2020年1月7日火曜日

ライオンのウイスキー




シゴトをしているんですよ、ライオンは。展示物だという役割の意味を分かっているんです。「えっ?」動物園の飼育課長の言葉が、あまりにも衝撃的だったので思わず聞き返した。

展示物である百獣の王ライオンを、もっと身近に観て欲しいということで、市役所から建築設計の委託を受け、飼育舎の形状について、担当者と打合せをしていた時のことだ。

ところで、設計事務所を始めて、四半世紀が経とうとしている。十年二十年と一つのことを続けていると、色々な人に出会う。相手には当然言い分が有るだろうが、ついには設計料の支払いを拒む人に出くわしてしまった。直接交渉が出来ないので、弁護士の世話になり、弁護士と係争の為の不毛な打合せを何時間も続けることになる。それはまるで、実社会と法律の向う側に、隔たりが有るかのようだ。弁護士が説明する「法律の向う側」は、難解で混乱してしまう。打合せが終わると、僕には実社会の仕事が待っている。僕は今、疲弊した精神を癒すべく、ここに座っている。

明るい内からウイスキーが飲める小振りなホテルのロビーサイドバーだ。ロビーの突きあたりにある小ぢんまりとした空間で居心地が良い。カウンターの正面は、縦にスリットが切ってあって陽が傾く頃ちょうど眩しくなり、目を細めながら丸氷の音を聞いていると、いつの間にか、締め付けられていた心が和み始める。

仕事といえども、穏やかに暮らすライオンと、仕事の要因で疲れきった自らを回想し、現実を手繰り寄せている。バーテンダーは知識が豊富で、さまざまなウイスキーの生い立ちを質問しては、ボトルを交換し、ひと時を過ごしている。

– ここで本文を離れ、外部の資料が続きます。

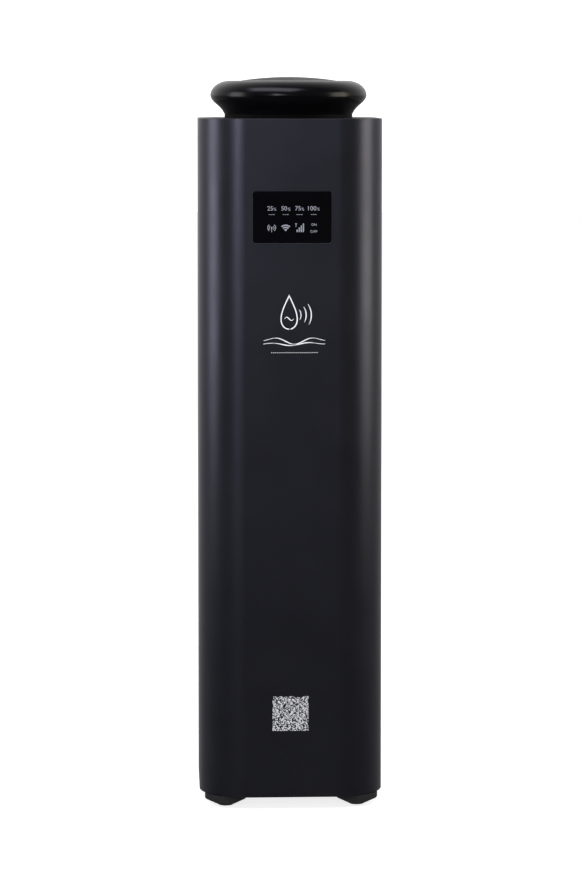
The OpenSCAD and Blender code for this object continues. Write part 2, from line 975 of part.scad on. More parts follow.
module oil_bottle() {
    wall = 2;
    color("#d9dde0", 0.9)
        translate([0, bottle_y, 0]) {
            rotate_extrude()
                polygon(concat(
                    [[0, bottle_z0], [bottle_r - 3, bottle_z0], [bottle_r - 0.8, bottle_z0 + 0.8],
                        [bottle_r, bottle_z0 + 3]],
                    shoulder(0),
                    [[neck_r, neck_z], [neck_r - wall, neck_z]],
                    [for (i = [9:-1:0]) shoulder(wall)[i]],
                    [[bottle_r - wall, bottle_z0 + 5], [bottle_r - 5, bottle_z0 + 3],
                        [0, bottle_z0 + 3]]));
            for (z = [neck_z - 14, neck_z - 10, neck_z - 6])
                translate([0, 0, z])
                    rotate_extrude()
                        polygon([[neck_r - 0.5, -0.9], [neck_r + 1.2, -0.4], [neck_r + 1.2, 0.4],
                            [neck_r - 0.5, 0.9]]);
        }
}

module pump_armature() {
    color("#8a8d92")
        difference() {
            union() {
                block([pivot_x - 2, -70, pump_mid_z - 6], [pivot_x + 2, pivot_y, pump_mid_z + 6]);
                block([pivot_x - 6, -60, pump_mid_z - 6], [pivot_x - 1.9, -44, pump_mid_z + 6]);
                bar_z(5, pivot_x, pivot_y, pump_mid_z - 8, pump_mid_z + 8);
            }
            bar_z(2.05, pivot_x, pivot_y, pump_mid_z - 9, pump_mid_z + 9);
        }
}

module pump_diaphragm() {
    color(c_rubber) {
        bar_x(5, pivot_x + 2.4, pivot_x + 6.2, pump_mid_y, pump_mid_z);
        bar_x(14, pivot_x + 6, pivot_x + 8, pump_mid_y, pump_mid_z);
    }
}

// Outline of the cap's rim about (rim_mid_r, rim_mid_z): an ellipse above and a leaner oval below
rim_mid_r = 58;
rim_mid_z = 22.5;
rim_up = 14.4;
rim_down = 14;
rim_p = 2/1.7;
rim_a0 = -39.4;
function rim(a) = a >= 0
    ? [rim_mid_r + (rim_r - rim_mid_r)*cos(a), rim_mid_z + rim_up*sin(a)]
    : [rim_mid_r + (rim_r - rim_mid_r)*pow(cos(a), rim_p), rim_mid_z - rim_down*pow(-sin(a), rim_p)];

// Outline of the flare from the collar up to the rim
flare_z0 = 4.2;
flare_z1 = rim(rim_a0)[1];
function flare(t) = let (z = flare_z0 + t*(flare_z1 - flare_z0))
    [collar_r + (rim(rim_a0)[0] - collar_r)*pow((z - 2)/(flare_z1 - 2), 1.8), z];

throat_r = 56;

module cap_ring() {
    color(c_black)
        translate([0, 0, zt])
            rotate_extrude($fn = 128)
                polygon(concat(
                    [for (t = [0:0.1:0.95]) flare(t)],
                    [for (i = [0:24]) rim(rim_a0 + (90 - rim_a0)*i/24)],
                    [[throat_r + 0.8, 36.1], [throat_r, 35.2], [throat_r, 11.2], [58.4, 10.6],
                        [58.4, flare_z0]]));
}

dome_sphere_r = 310;
dome_under = 33;
function dome(r) = [r, cap_h - r*r/(2*dome_sphere_r)];

module cap_dome() {
    color("#2e2e31")
        translate([0, 0, zt])
            rotate_extrude($fn = 128)
                polygon(concat(
                    [[0, dome_under]],
                    [[dome_r - 1.4, dome_under], [dome_r - 0.4, dome_under + 0.5],
                        [dome_r, dome_under + 1.5], [dome_r, cap_h - 6.2],
                        [dome_r - 0.4, cap_h - 5], [dome_r - 1.5, cap_h - 4.2]],
                    [for (r = [dome_r - 2.6:-5.925:1]) dome(r)],
                    [[0, cap_h]]));
}

// Ring in the throat, four arms and the stem under the dome
module cap_spider() {
    color(c_black)
        translate([0, 0, zt]) {
            difference() {
                bar_z(throat_r - 0.05, 0, 0, 12, 18);
                bar_z(53, 0, 0, 11, 19);
            }
            for (a = [45:90:315])
                rotate(a)
                    block([8, -2.5, 12], [54, 2.5, 17]);
            bar_z(14, 0, 0, 12, 20);
            bar_z(9, 0, 0, 19, dome_under);
        }
}

body_shell();
base_plate();
corner_screws();
foot_front_left();
foot_front_right();
foot_rear_left();
foot_rear_right();
foot_screws();
intake_filter();
chassis();
m3_screws();
bottle_tray();
head_bracket();
atomiser_head();
atomiser_jet();
dip_tube();
bottle_seal();
pump_mounts();
pump_housing();
pump_cover();
pump_core();
pump_winding();
pump_valve_box();
air_hose();
mist_tube();
outlet_nozzle();
power_supply();
main_board();
board_standoffs();
wireless_module();
display_glass();
display_gasket();
display_board();
display_ribbon();
power_leads();
connector_panel();
inlet_socket();
inlet_pins();
rocker_bezel();
top_plate();
outlet_collar();
fan_frame();
fan_motor();
fan_guard();
fan_screws();
door_hinge_fixed();
hinge_pins();
cap_ring();
cap_dome();
cap_spider();
fan_impeller();
rear_door();
door_hinge_moving();
lock_body();
lock_cylinder();
rocker_switch();
swivel_nut();
oil_bottle();
pump_armature();
pump_diaphragm();
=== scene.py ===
"""Scent diffuser tower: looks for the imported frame. Metres, front is -Y, up is +Z."""
import json
import math
import random

import bmesh
import bpy
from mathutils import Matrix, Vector


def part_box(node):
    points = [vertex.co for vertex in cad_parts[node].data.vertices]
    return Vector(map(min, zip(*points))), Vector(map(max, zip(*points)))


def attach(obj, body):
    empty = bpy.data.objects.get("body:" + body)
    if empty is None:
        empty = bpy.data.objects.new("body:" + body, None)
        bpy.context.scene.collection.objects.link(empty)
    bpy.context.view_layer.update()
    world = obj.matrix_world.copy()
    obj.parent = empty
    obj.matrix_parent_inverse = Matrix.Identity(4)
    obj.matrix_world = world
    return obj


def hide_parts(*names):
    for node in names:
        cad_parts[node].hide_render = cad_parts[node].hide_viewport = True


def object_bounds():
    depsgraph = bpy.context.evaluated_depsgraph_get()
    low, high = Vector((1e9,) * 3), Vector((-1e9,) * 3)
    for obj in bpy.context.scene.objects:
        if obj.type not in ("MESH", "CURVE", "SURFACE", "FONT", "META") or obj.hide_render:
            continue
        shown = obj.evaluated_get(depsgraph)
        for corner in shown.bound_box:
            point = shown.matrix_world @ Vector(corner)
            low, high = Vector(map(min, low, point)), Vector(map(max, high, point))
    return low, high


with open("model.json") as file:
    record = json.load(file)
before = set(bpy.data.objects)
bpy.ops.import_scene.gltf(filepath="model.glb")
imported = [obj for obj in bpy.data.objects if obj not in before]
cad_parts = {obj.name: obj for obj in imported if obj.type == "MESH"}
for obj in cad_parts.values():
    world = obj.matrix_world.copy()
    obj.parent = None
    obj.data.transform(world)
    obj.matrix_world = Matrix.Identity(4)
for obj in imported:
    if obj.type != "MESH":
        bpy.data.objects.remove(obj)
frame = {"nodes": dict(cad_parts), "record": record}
cad_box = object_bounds()

MM = 0.001
NODES = frame["nodes"]
RECORD = frame["record"]
BODY_OF = {n: b for b, names in RECORD["behaviour"]["bodies"].items() for n in names}
SLOT_OF = {s["node"]: s["material_slot"] for s in RECORD["subparts"]}

# ---------------------------------------------------------------- sizes from the frame

shell_lo, shell_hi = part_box("body_shell")
glass_lo, glass_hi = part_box("display_glass")
ring_lo, ring_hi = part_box("cap_ring")
dome_lo, dome_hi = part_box("cap_dome")
collar_lo, collar_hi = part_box("outlet_collar")
door_lo, door_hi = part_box("rear_door")

HALF_W = shell_hi.x
CORNER_R = 45 * MM
WALL = 2.5 * MM
GLASS_R = 3 * MM
Z_BOTTOM = shell_lo.z
Z_TOP = shell_hi.z
FRONT_Y = shell_lo.y
OBJECT_H = cad_box[1].z


# ---------------------------------------------------------------- small tools

def mesh_object(name, bm, material, smooth_deg=35.0):
    """A shaded object from a bmesh."""
    bmesh.ops.recalc_face_normals(bm, faces=bm.faces)
    me = bpy.data.meshes.new(name)
    bm.to_mesh(me)
    bm.free()
    obj = bpy.data.objects.new(name, me)
    bpy.context.collection.objects.link(obj)
    me.materials.append(material)
    shade(me, smooth_deg)
    return obj


def shade(me, smooth_deg):
    """Smooth shading that stays sharp across edges steeper than smooth_deg."""
    me.shade_smooth()
    me.set_sharp_from_angle(angle=math.radians(smooth_deg))


def bake_modifiers(obj, smooth_deg=35.0):
    """Applies an object's modifiers to its mesh; None keeps the normals that they made."""
    dg = bpy.context.evaluated_depsgraph_get()
    me = bpy.data.meshes.new_from_object(obj.evaluated_get(dg))
    obj.modifiers.clear()
    obj.data = me
    if smooth_deg is not None:
        shade(me, smooth_deg)
    return obj


def bevel_edges(obj, width, segments, angle_deg):
    """Rounds the edges where faces meet at more than angle_deg."""
    soft = obj.modifiers.new("edges", "BEVEL")
    soft.width = width
    soft.segments = segments
    soft.limit_method = "ANGLE"
    soft.angle_limit = math.radians(angle_deg)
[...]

そんな僕には、建築を創造する時、独立以来ずっと意識してきたことがある。それは、その土地が持つポテンシャル(可能性)を最大限引き出すことだ。どんな土地であっても、仮にそこには、展示物として棲むライオンが必ずいるはずだ。
   例えば、荒涼とした海辺で悠久の時を経て、潮の香りを放つシングルモルトウイスキーのように。